═══ Material
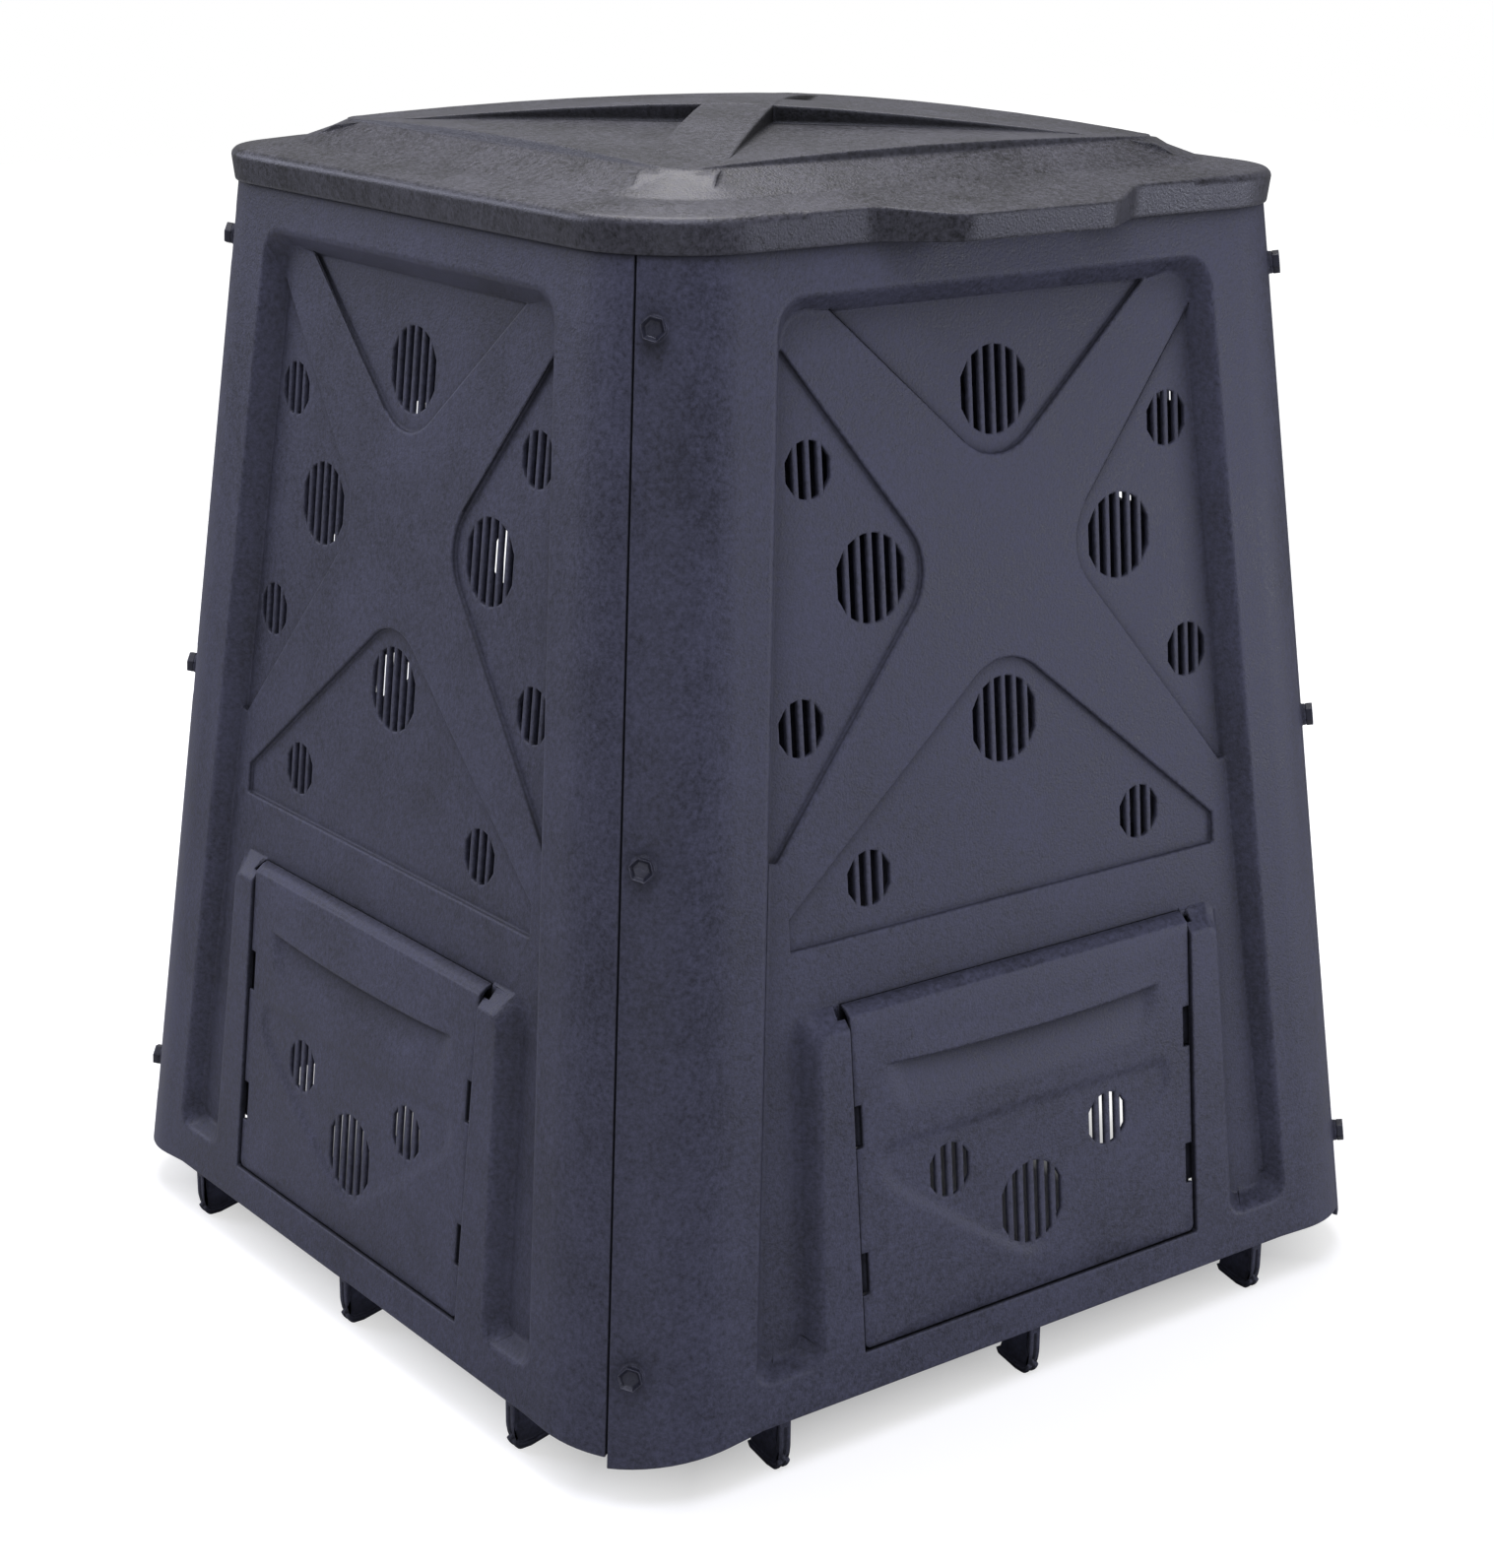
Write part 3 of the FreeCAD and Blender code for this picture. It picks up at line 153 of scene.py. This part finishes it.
def grain_and_painted_light_group():
    """Grain and mottling of a moulded plastic skin, with painted shade in its hollows and a painted highlight
    along its edges.
    """
    tree = bpy.data.node_groups.new("grain and painted light", "ShaderNodeTree")
    for name, kind, value in (
        ("Colour", "NodeSocketColor", (0.03, 0.03, 0.035, 1)),
        ("Edge highlight colour", "NodeSocketColor", (0.06, 0.06, 0.07, 1)),
        ("Mottle", "NodeSocketFloat", 0.25),
        ("Grain depth", "NodeSocketFloat", 0.3),
        ("Roughness", "NodeSocketFloat", 0.5),
        ("Edge radius", "NodeSocketFloat", 0.0012),
    ):
        socket = tree.interface.new_socket(name, in_out="INPUT", socket_type=kind)
        socket.default_value = value
    for name, kind in (
        ("Colour", "NodeSocketColor"),
        ("Roughness", "NodeSocketFloat"),
        ("Normal", "NodeSocketVector"),
    ):
        tree.interface.new_socket(name, in_out="OUTPUT", socket_type=kind)
    given = tree.nodes.new("NodeGroupInput").outputs
    result = tree.nodes.new("NodeGroupOutput").inputs
    place = add_node(tree, "ShaderNodeTexCoord").outputs["Object"]

    clouds = add_node(tree, "ShaderNodeTexNoise", Vector=place, Scale=mottle_per_metre, Detail=6,
                      Roughness=0.7)
    specks = add_node(tree, "ShaderNodeTexNoise", Vector=place, Scale=speckle_per_metre, Detail=3,
                      Roughness=0.75)
    both = add_node(tree, "ShaderNodeMath", operation="MULTIPLY_ADD", _0=specks.outputs["Fac"],
                    _1=speckle_weight, _2=clouds.outputs["Fac"])
    swing = add_node(tree, "ShaderNodeMapRange", _0=both.outputs[0], _1=mottle_low, _2=mottle_high,
                     _3=-1.0, _4=1.0)
    share = add_node(tree, "ShaderNodeMath", operation="MULTIPLY_ADD", _0=swing.outputs[0],
                     _1=given["Mottle"], _2=1.0)
    # Painted shade: the colour darkens where ambient occlusion finds a hollow, a crease or an overhang.
    hollow = add_node(tree, "ShaderNodeAmbientOcclusion", samples=6, Distance=hollow_reach)
    painted_shade = add_node(tree, "ShaderNodeMapRange", _0=hollow.outputs["AO"], _1=painted_shade_closed,
                     _2=painted_shade_open, _3=painted_shade_tone, _4=1.0)
    mottle_and_painted_shade = add_node(tree, "ShaderNodeMath", operation="MULTIPLY", _0=share.outputs[0],
                    _1=painted_shade.outputs[0])
    toned = add_node(tree, "ShaderNodeVectorMath", operation="SCALE", Vector=given["Colour"],
                     Scale=mottle_and_painted_shade.outputs[0])

    soft = add_node(tree, "ShaderNodeBevel", samples=4, Radius=given["Edge radius"])
    true_normal = add_node(tree, "ShaderNodeNewGeometry").outputs["Normal"]
    # Painted highlight: where the softened normal turns from the true one at a bend, the colour is mixed
    # toward the paler edge colour, flecked by the specks.
    turn = add_node(tree, "ShaderNodeVectorMath", operation="DOT_PRODUCT", _0=soft.outputs[0],
                    _1=true_normal)
    edge = add_node(tree, "ShaderNodeMapRange", _0=turn.outputs["Value"], _1=edge_highlight_from, _2=edge_highlight_full,
                    _3=0.0, _4=1.0)
    edge_highlight = add_node(tree, "ShaderNodeMath", operation="MULTIPLY", _0=edge.outputs[0],
                    _1=specks.outputs["Fac"])
    mixed = add_node(tree, "ShaderNodeMix", data_type="RGBA")
    tree.links.new(edge_highlight.outputs[0], mixed.inputs["Factor"])
    tree.links.new(toned.outputs[0], mixed.inputs[6])
    tree.links.new(given["Edge highlight colour"], mixed.inputs[7])
    tree.links.new(mixed.outputs[2], result["Colour"])

    rough = add_node(tree, "ShaderNodeMath", operation="MULTIPLY_ADD", _0=swing.outputs[0],
                     _1=roughness_swing, _2=given["Roughness"])
    duller = add_node(tree, "ShaderNodeMapRange", _0=hollow.outputs["AO"], _1=dull_closed,
                      _2=dull_open, _3=dull_gain, _4=0.0)
    dulled = add_node(tree, "ShaderNodeMath", operation="ADD", _0=rough.outputs[0],
                      _1=duller.outputs[0])
    tree.links.new(dulled.outputs[0], result["Roughness"])
    fine = add_node(tree, "ShaderNodeTexNoise", Vector=place, Scale=grain_per_metre, Detail=2,
                    Roughness=0.5)
    bump = add_node(tree, "ShaderNodeBump", Strength=given["Grain depth"], Distance=grain_height,
                    Height=fine.outputs["Fac"], Normal=soft.outputs[0])
    tree.links.new(bump.outputs[0], result["Normal"])
    return tree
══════
▶ _Problem to solve_
Copy out the whole listing, exactly as written.

▶ _Exercise result_
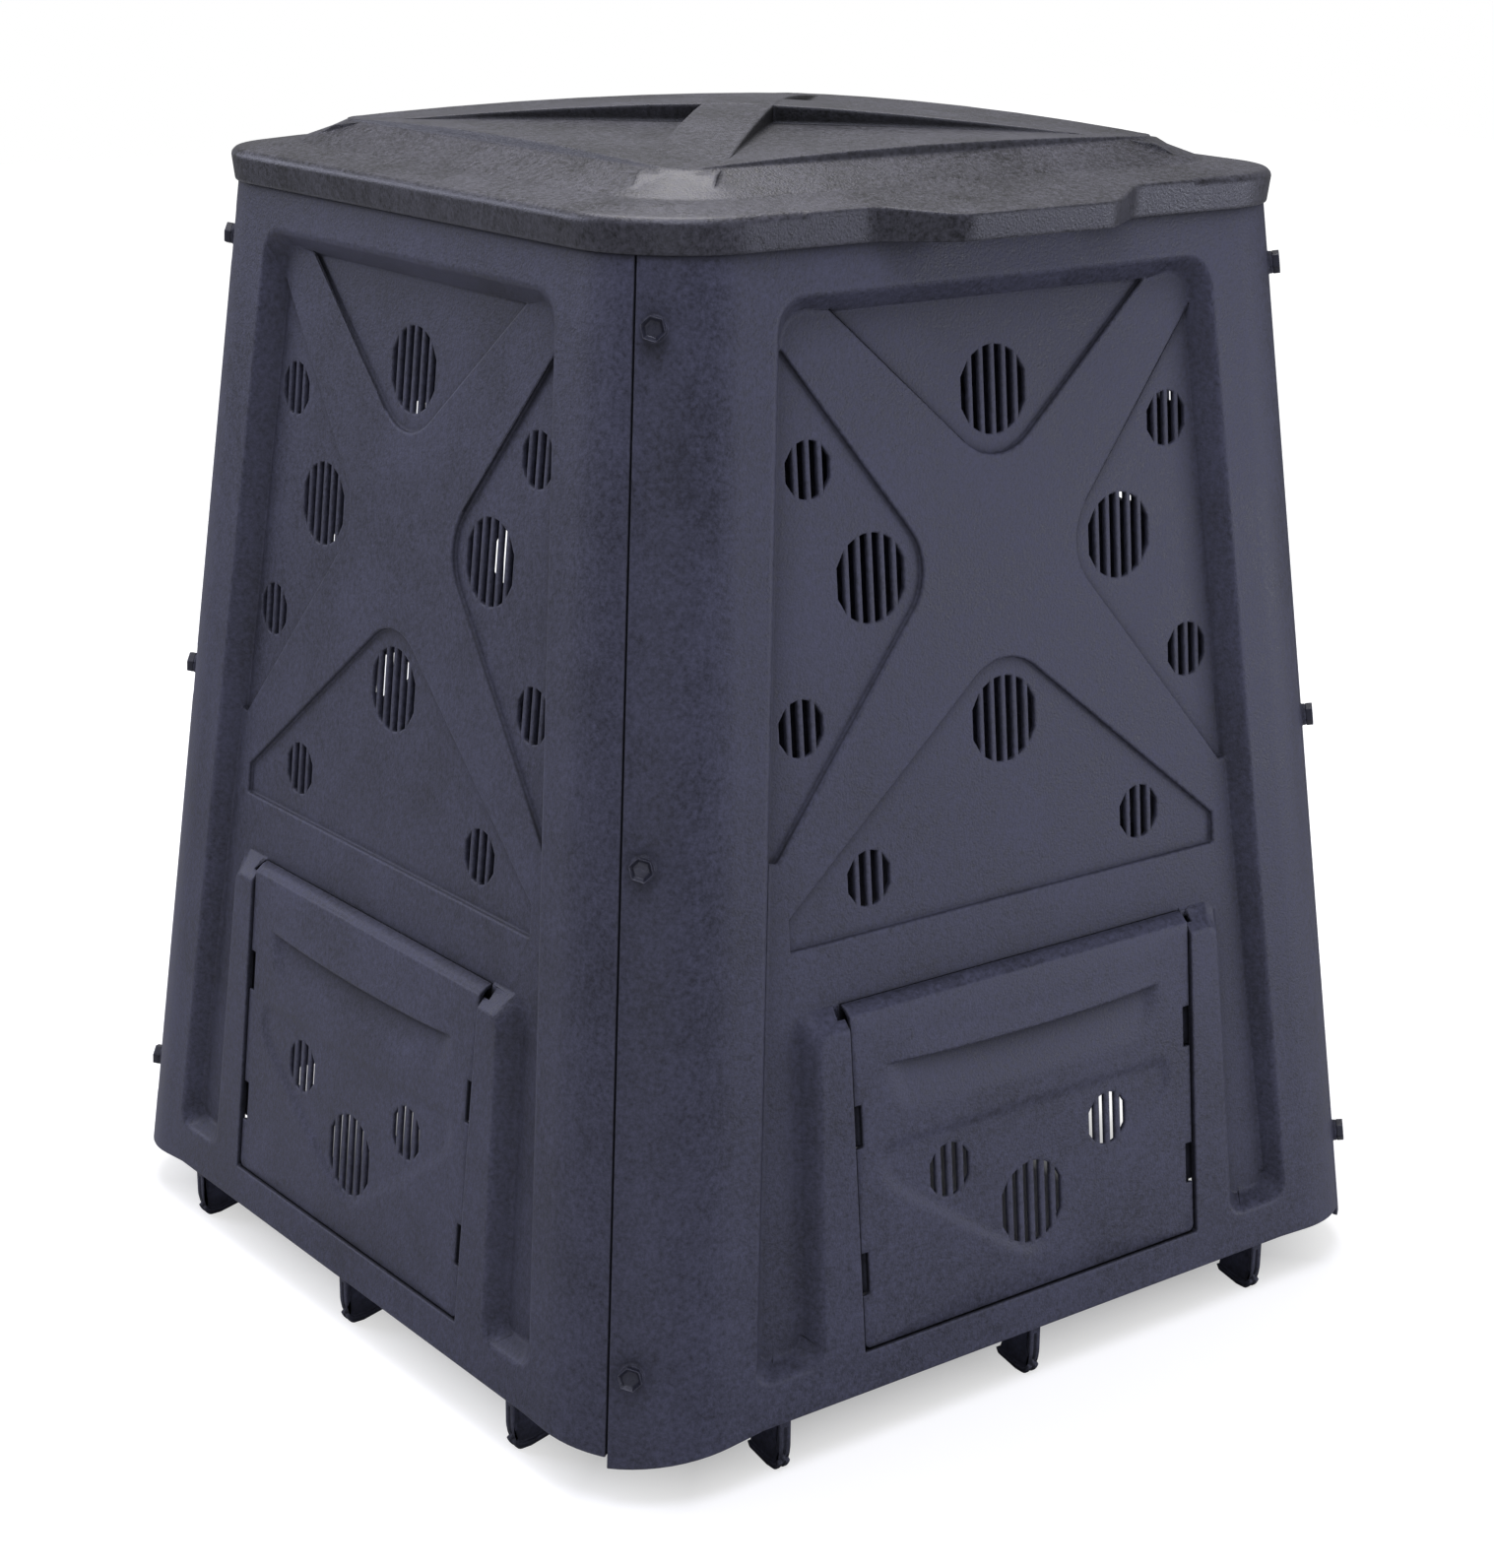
Write part 3 of the FreeCAD and Blender code for this picture. It picks up at line 153 of scene.py. This part finishes it.
def grain_and_painted_light_group():
    """Grain and mottling of a moulded plastic skin, with painted shade in its hollows and a painted highlight
    along its edges.
    """
    tree = bpy.data.node_groups.new("grain and painted light", "ShaderNodeTree")
    for name, kind, value in (
        ("Colour", "NodeSocketColor", (0.03, 0.03, 0.035, 1)),
        ("Edge highlight colour", "NodeSocketColor", (0.06, 0.06, 0.07, 1)),
        ("Mottle", "NodeSocketFloat", 0.25),
        ("Grain depth", "NodeSocketFloat", 0.3),
        ("Roughness", "NodeSocketFloat", 0.5),
        ("Edge radius", "NodeSocketFloat", 0.0012),
    ):
        socket = tree.interface.new_socket(name, in_out="INPUT", socket_type=kind)
        socket.default_value = value
    for name, kind in (
        ("Colour", "NodeSocketColor"),
        ("Roughness", "NodeSocketFloat"),
        ("Normal", "NodeSocketVector"),
    ):
        tree.interface.new_socket(name, in_out="OUTPUT", socket_type=kind)
    given = tree.nodes.new("NodeGroupInput").outputs
    result = tree.nodes.new("NodeGroupOutput").inputs
    place = add_node(tree, "ShaderNodeTexCoord").outputs["Object"]

    clouds = add_node(tree, "ShaderNodeTexNoise", Vector=place, Scale=mottle_per_metre, Detail=6,
                      Roughness=0.7)
    specks = add_node(tree, "ShaderNodeTexNoise", Vector=place, Scale=speckle_per_metre, Detail=3,
                      Roughness=0.75)
    both = add_node(tree, "ShaderNodeMath", operation="MULTIPLY_ADD", _0=specks.outputs["Fac"],
                    _1=speckle_weight, _2=clouds.outputs["Fac"])
    swing = add_node(tree, "ShaderNodeMapRange", _0=both.outputs[0], _1=mottle_low, _2=mottle_high,
                     _3=-1.0, _4=1.0)
    share = add_node(tree, "ShaderNodeMath", operation="MULTIPLY_ADD", _0=swing.outputs[0],
                     _1=given["Mottle"], _2=1.0)
    # Painted shade: the colour darkens where ambient occlusion finds a hollow, a crease or an overhang.
    hollow = add_node(tree, "ShaderNodeAmbientOcclusion", samples=6, Distance=hollow_reach)
    painted_shade = add_node(tree, "ShaderNodeMapRange", _0=hollow.outputs["AO"], _1=painted_shade_closed,
                     _2=painted_shade_open, _3=painted_shade_tone, _4=1.0)
    mottle_and_painted_shade = add_node(tree, "ShaderNodeMath", operation="MULTIPLY", _0=share.outputs[0],
                    _1=painted_shade.outputs[0])
    toned = add_node(tree, "ShaderNodeVectorMath", operation="SCALE", Vector=given["Colour"],
                     Scale=mottle_and_painted_shade.outputs[0])

    soft = add_node(tree, "ShaderNodeBevel", samples=4, Radius=given["Edge radius"])
    true_normal = add_node(tree, "ShaderNodeNewGeometry").outputs["Normal"]
    # Painted highlight: where the softened normal turns from the true one at a bend, the colour is mixed
    # toward the paler edge colour, flecked by the specks.
    turn = add_node(tree, "ShaderNodeVectorMath", operation="DOT_PRODUCT", _0=soft.outputs[0],
                    _1=true_normal)
    edge = add_node(tree, "ShaderNodeMapRange", _0=turn.outputs["Value"], _1=edge_highlight_from, _2=edge_highlight_full,
                    _3=0.0, _4=1.0)
    edge_highlight = add_node(tree, "ShaderNodeMath", operation="MULTIPLY", _0=edge.outputs[0],
                    _1=specks.outputs["Fac"])
    mixed = add_node(tree, "ShaderNodeMix", data_type="RGBA")
    tree.links.new(edge_highlight.outputs[0], mixed.inputs["Factor"])
    tree.links.new(toned.outputs[0], mixed.inputs[6])
    tree.links.new(given["Edge highlight colour"], mixed.inputs[7])
    tree.links.new(mixed.outputs[2], result["Colour"])

    rough = add_node(tree, "ShaderNodeMath", operation="MULTIPLY_ADD", _0=swing.outputs[0],
                     _1=roughness_swing, _2=given["Roughness"])
    duller = add_node(tree, "ShaderNodeMapRange", _0=hollow.outputs["AO"], _1=dull_closed,
                      _2=dull_open, _3=dull_gain, _4=0.0)
    dulled = add_node(tree, "ShaderNodeMath", operation="ADD", _0=rough.outputs[0],
                      _1=duller.outputs[0])
    tree.links.new(dulled.outputs[0], result["Roughness"])
    fine = add_node(tree, "ShaderNodeTexNoise", Vector=place, Scale=grain_per_metre, Detail=2,
                    Roughness=0.5)
    bump = add_node(tree, "ShaderNodeBump", Strength=given["Grain depth"], Distance=grain_height,
                    Height=fine.outputs["Fac"], Normal=soft.outputs[0])
    tree.links.new(bump.outputs[0], result["Normal"])
    return tree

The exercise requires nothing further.